Die Haushaltskrise: Steigende Zinsen und schrumpfender Spielraum
Seit 2022 ist die ökonomische Großwetterlage deutlich rauer geworden. Die Kombination aus Inflation, Zinswende der EZB und geopolitischen Belastungen (Ukrainekrieg, Energiekrise, Rüstungsinvestitionen) hat die nationalen Haushalte vieler EU-Staaten stark strapaziert.
Einige zentrale Entwicklungen:
- Höhere Finanzierungskosten: Zinszahlungen auf Staatsanleihen belasten die Budgets – weniger Spielraum für Investitionen.
- Neue Prioritäten: Verteidigungsausgaben, soziale Abfederung und Energieversorgung konkurrieren mit Klimainvestitionen.
- Kritik an grüner Bürokratie: Teile der Bevölkerung und Industrie empfinden Green-Deal-Vorgaben zunehmend als Belastung.
- Energiekrisenbedingte Rückschritte: In manchen Ländern wurden Kohlekraftwerke reaktiviert – als Notmaßnahme.
In der Folge wächst der politische Druck, Klimapolitik „pragmatischer“ zu gestalten – also Investitionen zu verschieben oder Standards zu lockern.
ESG-ETFs in der Zwickmühle
Anleger, die in nachhaltige ETFs investieren, stehen damit vor einem Dilemma. Einerseits bleibt der strukturelle Rückenwind für ESG-Anlagen bestehen – Klimawandel, Regulierung und gesellschaftlicher Wandel sind langfristige Treiber. Andererseits drohen kurzfristig Rückschläge durch Kürzungen, politische Kehrtwenden oder fehlende Förderimpulse.
Mögliche Auswirkungen auf ESG-ETFs:
- Renditeschwankungen durch Förderkürzungen: Firmen, die stark von Subventionen abhängen (z. B. Solar, E-Mobilität), könnten unter Druck geraten.
- Regulatorische Unsicherheit: Änderungen an der EU-Taxonomie oder ESG-Reportingpflichten verunsichern Investoren.
- Greenwashing-Vorwürfe: In einer Krise rückt auch die Glaubwürdigkeit nachhaltiger ETFs stärker in den Fokus.
- Re-Rating klassischer Branchen: Während ESG-Fonds fossile Titel meiden, könnten diese kurzfristig von Krisenprofiten profitieren – und ESG-Fonds hinterherhinken.
Gleichzeitig entstehen aber auch neue Chancen:
- Outperformance robuster Green-Tech-Firmen: Unternehmen mit bewährtem Geschäftsmodell und positiver CO2-Bilanz profitieren langfristig.
- Innovationen im Impact Investing: Thematische ETFs mit klar messbaren Nachhaltigkeitszielen gewinnen an Relevanz.
- Bessere Qualität durch Regulierung: Die EU-Taxonomie zwingt Anbieter zu mehr Transparenz – was Greenwashing erschwert und Qualität stärkt.
Neue Trends und Strategien für ESG-Investoren
In einem Umfeld wachsender fiskalischer Unsicherheit brauchen nachhaltige Anleger neue Werkzeuge und Sichtweisen.

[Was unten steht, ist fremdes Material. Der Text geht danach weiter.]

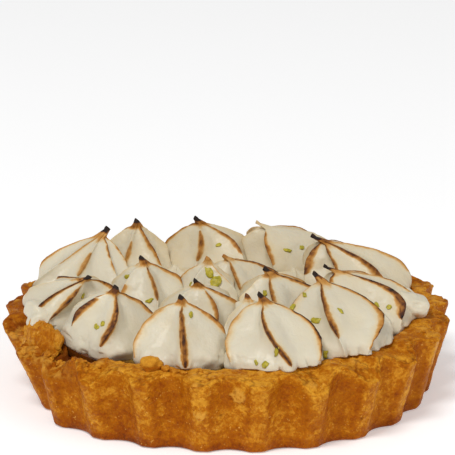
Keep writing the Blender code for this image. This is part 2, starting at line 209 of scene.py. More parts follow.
def squared_off(ball: Array, powers: Array | float) -> Array:
    """Returns a sphere's points with each coordinate raised to a power, which below 1 squares it off."""
    return np.sign(ball) * np.abs(ball) ** powers


def ringed_faces(levels: int, columns: int) -> tuple[Array, Array]:
    """Lists the faces of a closed skin: quads between rings, and triangles to a pole at each end.

    Args:
        levels: the number of rings.
        columns: the points of each ring.

    Returns:
        Quads and triangles. The poles are the two points after the rings.
    """
    level, column = np.meshgrid(np.arange(levels - 1), np.arange(columns), indexing="ij")
    beside = (column + 1) % columns
    low = level * columns
    high = low + columns
    quads = np.stack([low + column, low + beside, high + beside, high + column], axis=-1).reshape(-1, 4)
    ring = np.arange(columns)
    turned = np.roll(ring, -1)
    last = levels * columns
    top = last - columns
    below = np.stack([np.full(columns, last), turned, ring], axis=-1)
    above = np.stack([top + ring, top + turned, np.full(columns, last + 1)], axis=-1)
    return quads, np.concatenate([below, above])


def mesh_of(name: str, points: Array, quads: Array, triangles: Array) -> Mesh:
    """Makes a smooth mesh from whole arrays of points and faces.

    Args:
        name: the mesh's name.
        points: places, shape (n, 3).
        quads: the four points of each quad.
        triangles: the three points of each triangle.

    Returns:
        The mesh.
    """
    mesh = bpy.data.meshes.new(name)
    mesh.vertices.add(len(points))
    mesh.vertices.foreach_set("co", points.astype(np.float32).ravel())
    corners = np.concatenate([quads.ravel(), triangles.ravel()]).astype(np.int32)
    starts = np.concatenate([np.arange(len(quads)) * 4, len(quads) * 4 + np.arange(len(triangles)) * 3])
    mesh.loops.add(len(corners))
    mesh.loops.foreach_set("vertex_index", corners)
    mesh.polygons.add(len(starts))
    mesh.polygons.foreach_set("loop_start", starts.astype(np.int32))
    mesh.update(calc_edges=True)
    mesh.shade_smooth()
    return mesh


def closed_skin(name: str, rings: Array, bottom: Array, top: Array) -> Mesh:
    """Makes a closed mesh through rings of points, with a pole below the first and one above the last."""
    points = np.concatenate([rings.reshape(-1, 3), [bottom], [top]])
    return mesh_of(name, points, *ringed_faces(rings.shape[0], rings.shape[1]))


def paint(mesh: Mesh, name: str, values: Array, poles: tuple[float, ...] = ()) -> None:
    """Stores one value for each point of a mesh, those of its two poles last."""
    attribute = mesh.attributes.new(name, "FLOAT", "POINT")
    attribute.data.foreach_set("value", np.append(values.ravel(), poles).astype(np.float32))


def put_in_scene(name: str, data: ID) -> Object:
    """Makes an object for a mesh, a lamp or a camera in the scene."""
    made = bpy.data.objects.new(name, data)
    bpy.context.scene.collection.objects.link(made)
    return made


def show(
    name: str, mesh: Mesh, material: Material
) -> Object:
    """Puts a finished mesh in the scene, riding on the tart's one body.

    Args:
        name: the piece's name.
        mesh: its mesh.
        material: its finish.

    Returns:
        The piece.
    """
    mesh.materials.append(material)
    piece = put_in_scene(name, mesh)
    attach(piece, "root")
    log.info("%s: %d faces", name, len(mesh.polygons))
    return piece


@dataclass(frozen=True)
class Noise:
    """Random unevenness in space, with lumps of one size and some finer layers.

    Where upright is less than 1, the lumps are drawn out upwards by as much.
    """

    strength: float
    size: float
    seed: int
    octaves: int = 1
    upright: float = 1.0

    def at(self, points: Array) -> Array:
        """Returns the unevenness at each point: the strength times layered soft noise."""
        squeezed = points * [1.0, 1.0, self.upright]
        return self.strength * rough_noise(squeezed, self.size, self.seed, self.octaves)


def layered(layers: tuple[Noise, ...], points: Array) -> Array:
    """Returns the sum of some layers of unevenness at each point."""
    return sum(layer.at(points) for layer in layers)


@dataclass(frozen=True)
class Spots:
    """Scattered spots, one to a cell where its luck is high enough, and their fade from full to none."""

    cell: float
    seed: int
    fade: Span
    least_luck: float

    def at(self, points: Array) -> Array:
        """Returns 1 on a spot, easing to 0 beside it."""
        away, luck = nearest_spot(points, self.cell, self.seed)
        return (1.0 - eased(*self.fade, away)) * (luck > self.least_luck)


@dataclass(frozen=True)
class Stretch:
    """A stretch of the round: its middle and half width in degrees, and the share that is level."""

    middle: float
    half_width: float
    level: float = 0.65

    def at(self, bearings: Array) -> Array:
        """Returns 1 round the middle bearing, easing to 0 at the half width."""
        away = np.abs(np.remainder(bearings - math.radians(self.middle) + math.pi, TURN) - math.pi)
        return 1.0 - eased(self.level, 1.0, away / math.radians(self.half_width))


@dataclass(frozen=True)
class Cloud:
    """A noise pattern of a finish: its lumps, the span of noise that counts, and the values it becomes."""

    size: float
    detail: float
    roughness: float
    span: Span
    values: Span


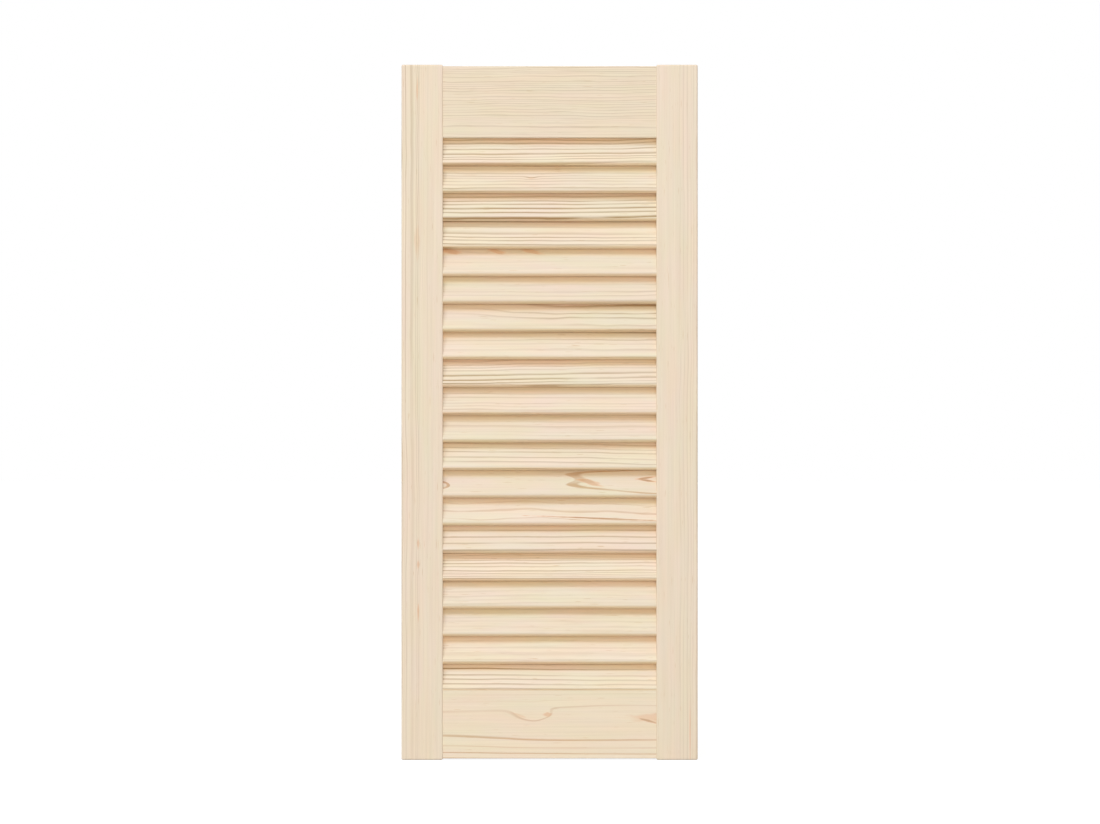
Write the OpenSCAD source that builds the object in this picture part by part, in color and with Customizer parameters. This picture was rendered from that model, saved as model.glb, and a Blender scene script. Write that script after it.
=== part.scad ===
// Louvred cupboard door in pine: two stiles, two rails between them, and a bank
// of slats that lap one over the next, so that air passes and the eye doesn't.
// The leaf stands upright. X runs across it from the hinge edge to the latch
// edge, the front faces -Y, and Z is up. The origin lies on the hinge edge,
// halfway up the leaf and halfway through its thickness.

/* [Leaf] */
// Height of the leaf, over the ends of the stiles
leaf_h = 690; // [500:1:900]
// Width of the leaf, over both stiles
leaf_w = 294; // [220:1:450]
// Thickness of the stiles
leaf_t = 21; // [18:0.5:26]
// Radius to which the arrises of the stiles are eased
arris_r = 1.5; // [0.8:0.1:1.8]

/* [Stiles] */
// Face width of each stile
stile_w = 41; // [34:1:60]
// How far the stiles stand past the rails, at the top and at the bottom
horn_h = 1.4; // [0.5:0.1:20]

/* [Rails] */
// Face height of the top rail
top_rail_h = 71; // [56:1:110]
// Face height of the bottom rail
bottom_rail_h = 68; // [50:1:120]
// How far the rails' faces stay back from the stiles' faces, front and rear
rail_setback = 1.2; // [0.2:0.1:1.5]
// Radius to which the long edges of the rails are eased
rail_arris_r = 0.5; // [0.3:0.1:1]
// Thickness of the rails' stub tenons
tenon_t = 7; // [5:0.5:9]
// Length of the tenons, past the shoulders
tenon_l = 25; // [15:1:28]
// Least wood between a mortise and the nearest slot or end
tenon_land = 8; // [5:0.5:12]

/* [Slats] */
// Thickness of a slat, whose two long edges are full bull noses
slat_t = 7; // [5:0.5:9]
// Height of slat that is wanted in view between two noses
slat_reveal = 27.5; // [22:0.1:34]
// How far the noses stay back from the front face of the frame
slat_setback = 0.8; // [0.6:0.1:3]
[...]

Folgende Strategien rücken stärker in den Fokus:
- Themen-ETFs mit Substanz: Statt breiter ESG-Indizes setzen viele Anleger auf gezielte Themen wie „Clean Energy“, „Wasserversorgung“ oder „Kreislaufwirtschaft“.
- Low Carbon statt No Carbon: Eine schrittweise Dekarbonisierung wird politisch eher unterstützt als radikale Ausschlusskriterien.
- Engagement & Stimmrechte: Investoren, die über ETFs aktiv Einfluss auf Unternehmenspolitik nehmen, gelten als glaubwürdiger.
- Kombination mit Staatsanleihen: Green Bonds und Climate-Linked Bonds europäischer Staaten könnten zur Alternative bei ESG-Renditeverengung werden.
- Globale Perspektive: Wenn Europa bremst, gewinnen Märkte wie die USA oder Asien an Bedeutung für nachhaltige Investments.
Zusammenfassung
Der EU Green Deal ist ein Jahrhundertprojekt – doch er steht zunehmend unter finanziellem und politischem Druck. Die Frage, ob Nachhaltigkeit der Haushaltskrise geopfert wird, ist aktuell nicht abschließend zu beantworten. Sicher ist nur: ESG-Investments durchlaufen eine Phase der Reifung. Für Anleger heißt das, bestehende Strategien zu hinterfragen, Trends kritisch zu beobachten – und gezielt auf Qualität, Transparenz und langfristige Wirksamkeit zu setzen. In Zeiten knapper Mittel wird nachhaltiges Investieren nicht überflüssig, sondern relevanter – allerdings komplexer.